Similarly Tsonga played all over Federer at times. Federer stole the third set tie breaker when Tsonga’s game seemed bigger and better. Federer’s class rose to the top in the 5th, but Tsonga is coming, and looks like he has decided this is the year. He’ll become number 6 in the world after this – although until Nadal comes back that is effectively number 5. That means he has very good draws in the Masters events, and he has the game to win 2 sets off anyone – and in best of 3 that’s all you need.
The biggest disappointment of the tournament for me was Juan Del Potro losing in the 3rd round. He was my sneaky outsider tip. His loss meant Andy Murray played Chardy in the QF and, to be honest, by that stage Chardy had done his dash. At 25 Chardy will certainly rise up the rankings, but he was never going to challenge Murray in the way that Del Potro could have. But to win a QF you got to first get there, and Del Potro didn’t.
OK the semis:
In last year’s semi final Djokovic beat Ferrer 2-6 6-1 6-4 6-2. And if I had to predict the games scores as well as the result, I’d go with that line again. 4 sets.
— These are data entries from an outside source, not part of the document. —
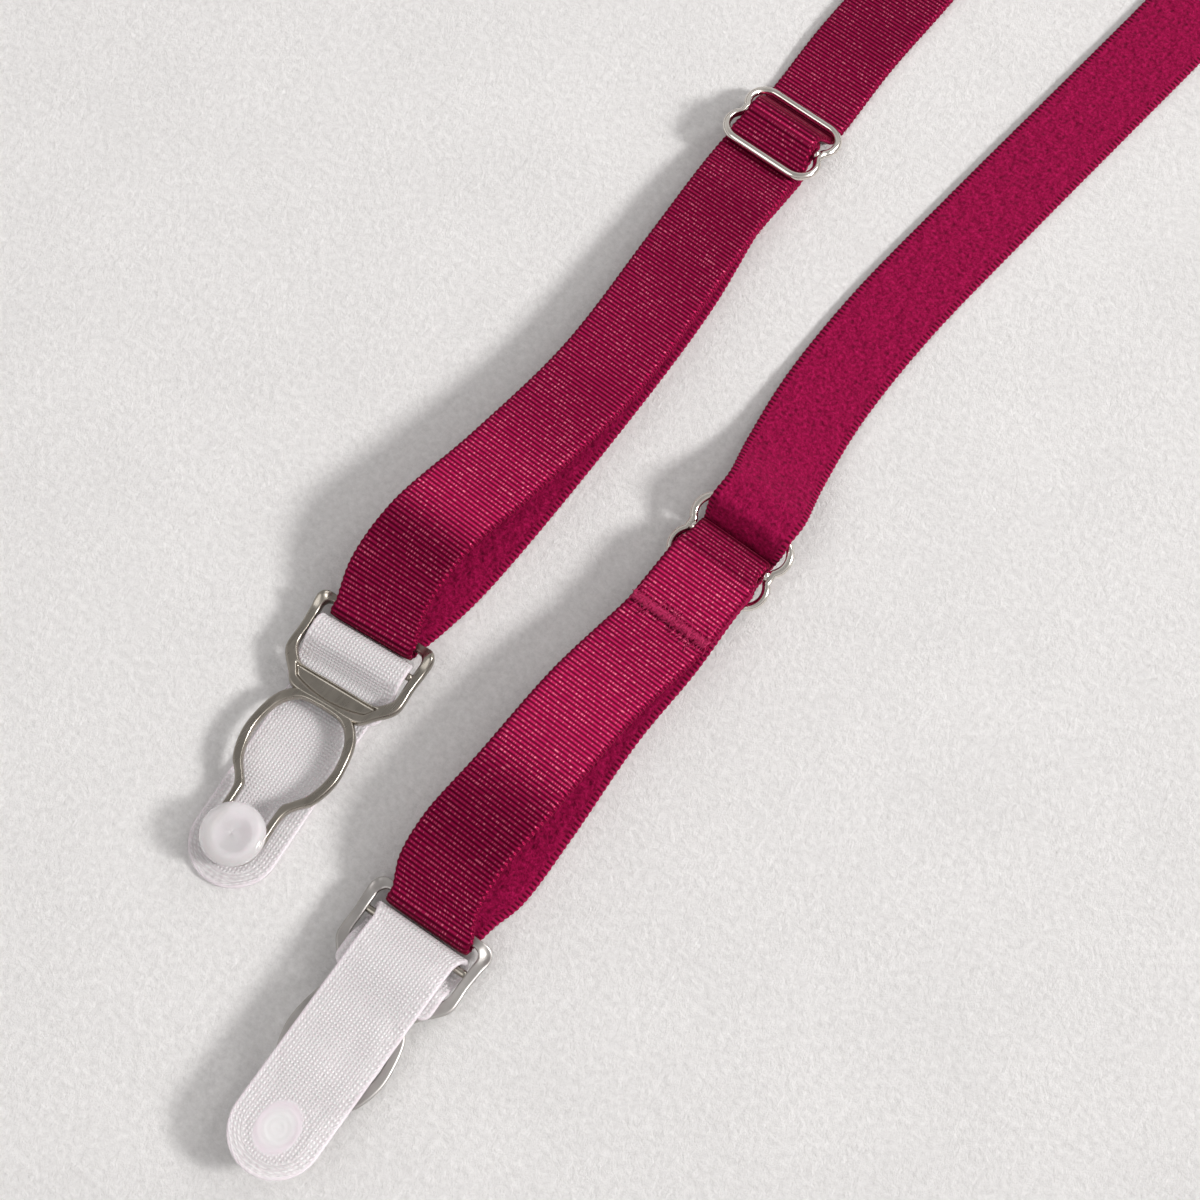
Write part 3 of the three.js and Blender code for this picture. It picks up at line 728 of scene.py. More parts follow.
def strap_width(along):
    """Half width with picots: a row of small teeth along both edges."""
    return web_width / 2 - 0.06 + 0.055 * np.cos(2 * math.pi * along / PICOT_PITCH)


middle_height = satin_height(np.zeros(1), np.zeros(1))[0]
print("satin face", round(middle_height, 3), "mm above the middle of the web")

# %% [markdown]
# ## From a section to a mesh
#
# A closed tube needs a lid at each end. An n-sided face would do, but it shades badly
# when it isn't flat, so a fan of triangles runs from each end's middle to its ring. The
# strap and the tab both use it.

# %% Lids and strap mesh
def end_fans(points, rows, count):
    """A middle point and a fan of triangles for the first and the last ring of a tube."""
    middles, fans = [], []
    for row, flip in ((0, True), (rows - 1, False)):
        ring = row * count + np.arange(count)
        fan = np.stack([np.full(count, len(points) + len(middles)), ring, np.roll(ring, -1)], 1)
        middles.append(points[ring].mean(0))
        fans.append(fan[:, ::-1] if flip else fan)
    return middles, np.vstack(fans)


def ribbon(name, line, knots, first, last, satin_out, pinch, step=0.137):
    """The stretch of webbing between two knots as a closed tube of rows across the line.
    A point is the line's place, moved across by a times the half width, and along the
    normal by the face's rise. Near y = pinch, where it passes the slider's middle bar, the
    web is gathered a little."""
    at, way, skew, along = resample(line, knots[first], knots[last], step)
    rows = len(at)
    a = np.concatenate([ACROSS, ACROSS[-2:0:-1]])
    is_out = np.concatenate([np.ones(len(ACROSS)), np.zeros(len(ACROSS) - 2)])
    s, aa = np.meshgrid(along, a, indexing="ij")
    out_rise = satin_height(s, aa) if satin_out else plush_height(s, aa)
    in_rise = plush_height(s, aa) if satin_out else satin_height(s, aa)
    rise = np.where(is_out > 0, out_rise, -in_rise)
    gathered = 1 - 0.105 * np.exp(-(((at[:, 1] - pinch) / 2.6) ** 4))
    side = -aa * strap_width(s) * gathered[:, None]
    x = at[:, None, 0] + side
    y = at[:, None, 1] + way[:, None, 2] * rise + side * skew[:, None]
    z = at[:, None, 2] - way[:, None, 1] * rise
    points = np.stack([x, y, z], -1).reshape(-1, 3)
    uv = np.stack([aa * 6, s], -1).reshape(-1, 2)
    count = len(a)
    quads = grid_quads(rows, count, closed_columns=True)
    face = np.tile(np.where(np.arange(count) < len(ACROSS) - 1, 0, 1), rows - 1)
    if not satin_out:
        face = 1 - face
    middles, fans = end_fans(points, rows, count)
    points = np.vstack([points, middles])
    uv = np.vstack([uv, uv[:1], uv[-1:]])
    material_index = np.concatenate([face, np.ones(len(fans))])
    obj = make_mesh(name, points, [quads, fans], [satin, plush], uv, material_index)
    return obj, along[-1] - along[0]


print("rows across a strap:", len(ACROSS), "on each face")

# %% [markdown]
# ## Laying the straps
#
# Each stretch is one piece, so that some of them can move with their own bodies. The
# whole strap could be one mesh that bends between four bodies, but the fold round the
# clip would then smear. So the weave and the sewn end ride on the slider, the fold rides
# on the clip's end of the loop, and the lead and the stretches between them stay where
# they are laid.

# %% Strap pieces
strap_lengths = {}


def lay_strap(strap, stops):
    """All stretches of one strap, each hiding the solids it stands for. The weave, the sewn end
    and the fold ride on bodies.
    """
    points, cuts = route_points(stops)
    line, rows = smooth_line(points)
    knots = {name: rows[i] for name, i in cuts.items()}
    knots["start"], knots["end"] = 0, rows[-1]
    name = strap["name"]
    satin_out = strap["up"] > 0
    first, second = ("upper", "lower") if satin_out else ("lower", "upper")
    stretches = [("lead", "start", "lead", ["top_hem", "strap_lead"]),
                 ("weave", "lead", "weave", ["slider_weave"]),
                 (first, "weave", "first", [f"loop_{first}"]),
                 ("fold", "first", "fold", ["loop_fold"]),
                 (second, "fold", "loop", [f"loop_{second}"]),
                 ("sewn", "loop", "end", ["sewn_end"])]
    sy, cy = strap["slider"][1], strap["clip"][1]
    made = {}
    for part, start, end, nodes in stretches:
        obj, length = ribbon(f"{name}_web_{part}", line, knots, start, end, satin_out, sy)
        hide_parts(*[f"{name}_{node}" for node in nodes])
        made[part] = obj
        strap_lengths[name, part] = length

    def place(y):
        return (0.0, (y + SHIFT[1]) * MM, 0.0)

    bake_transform(made["lead"])
    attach(made["weave"], f"{name}_adjuster")
    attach(made["sewn"], f"{name}_adjuster")
    start, end = place(sy - sewn_reach - 2), place(cy + 4)
    for part in ("upper", "lower"):
        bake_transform(made[part])
    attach(made["fold"], f"{name}_loop_end")
    for part in ("lead", "upper", "lower", "sewn", "weave"):
        length = strap_lengths[name, part]


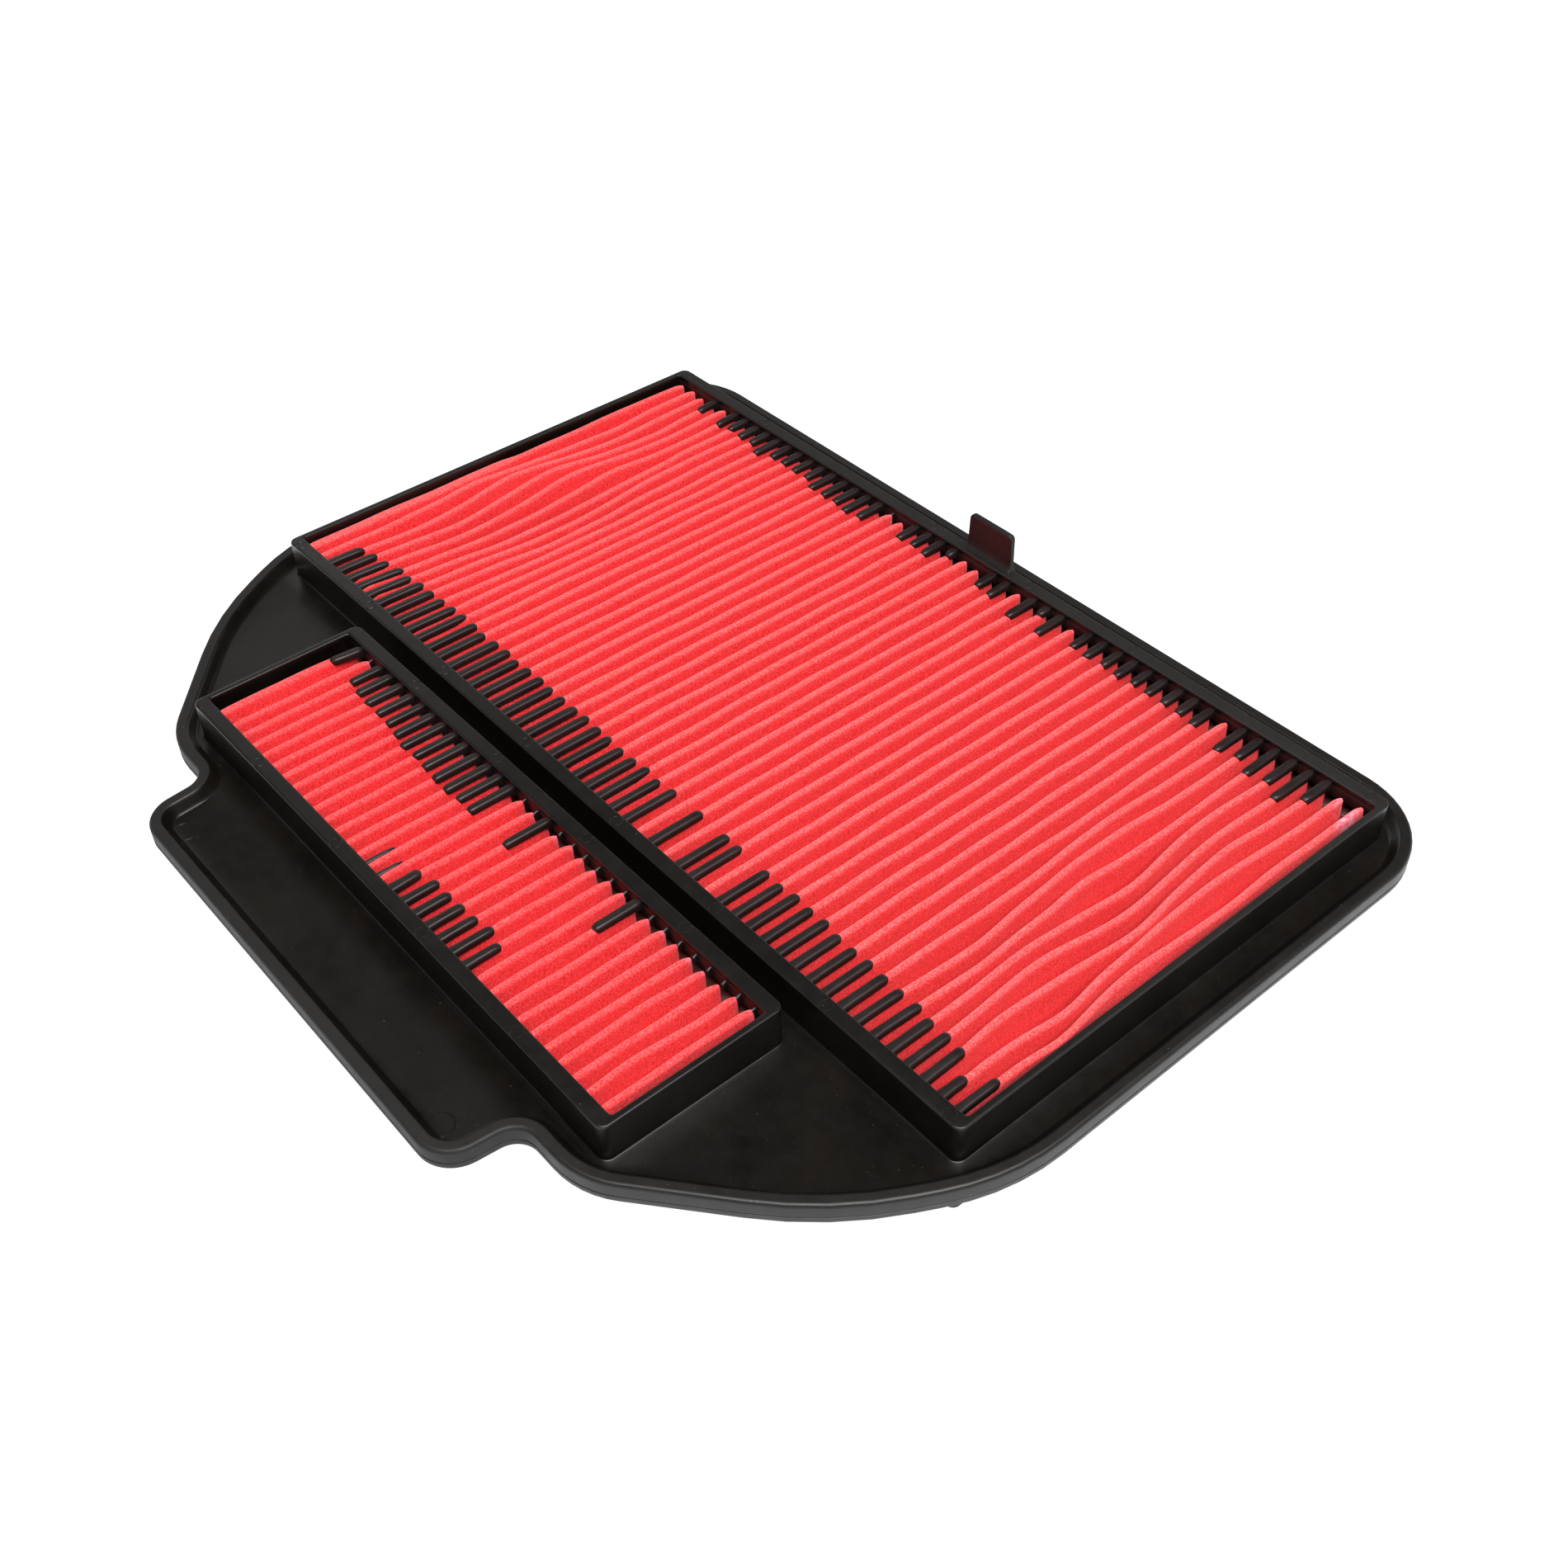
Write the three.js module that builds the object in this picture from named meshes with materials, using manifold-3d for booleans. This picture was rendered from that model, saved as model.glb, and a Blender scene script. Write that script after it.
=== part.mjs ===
// Twin-panel motorcycle air filter: a moulded tray flange carries two pleated panels in raised wells.
// Millimetres, +Z up. X runs along the stack of pleats, Y along each pleat, from the tongue of the
// flange to the side with the lug. The origin is the middle of the underside of the bounding box.
import * as THREE from 'three';
import Module from 'manifold-3d';
import { mergeVertices } from 'three/addons/utils/BufferGeometryUtils.js';

const wasm = await Module();
wasm.setup();

// ---- Driving dimensions ----------------------------------------------------------------------
const LENGTH = 251.4;            // flange, along X
const DEPTH = 203;               // flange, along Y
const GAP = 0.3;                 // between pieces that touch
const ARC_STEP = THREE.MathUtils.degToRad(12);

const HEIGHT = {
  gasketBottom: 9.4,
  flangeBottom: 12,
  floor: 14.5,                   // upper face of the flange
  bead: 17,                      // top of the raised edge round the flange
  rimTop: 24,
  lugTop: 33.7,
};

const WALL = 1.6;                // walls of the wells
const RIM = { width: 3.4, thickness: 1.3 };   // ledge on the long walls, over the comb strips
const WELL_CORNER = 2;
const BEAD_WIDTH = 2.4;

// Each well: half its length, the Y values of its long walls, the height of its underside, the
// number and spacing of the pleat crests that it holds, and how far they stand off its middle.
const LARGE = { half: 116, near: -32.4, far: 91.2, base: 0, crests: 52, pitch: 4.38, shift: 0.3 };
const SMALL = { half: 75.5, near: -78.4, far: -36.7, base: 3, crests: 33, pitch: 4.35, shift: 1.25 };

const LUG = { width: 13.5, thickness: 1.5, middle: 2.5, corner: 1.2 };

const GASKET = { inset: 1.9, width: 2.8 };

// Folded sheet: its two outermost flanks are steeper, with endRun along X, and its folds stop short
// of the long walls.
const MEDIA = { sheet: 0.8, crest: 22.4, endRun: 0.9, nearGap: 3, farGap: 3.4 };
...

Sportsbet has Ferrer at $7.10 which is just stupid, and almost worth a punt. $7.10 in a two horse race? Absurd, especially when Ferrer is 5th best in the world.
The Federer-Murray one is juicy. Murray has hardly been stretched. He played Simon in the 4th round when Simon was physically exhausted just by getting out of his chair to go do the coin toss, and Chardy was not a great guide.
In the past the key aspect would have been does Murray have the mental game to win at this level. After the Olympics and US Open that question no longer arises (though I think it still will when it comes to Wimbledon). Since the Olympics, they have met twice – Murray won in Shanghai, and Federer won in London. These two are very even but Murray is slight favourite with the bookies and I think he should be. This has 5 sets written all over it. I think Murray will win, even though (as ever) I’ll be hoping for Federer.
I just think had Murray been playing last night against Federer he would have won, so Federer will need to play better than he did in that match (getting in more than 61% of his first serves would be a good start).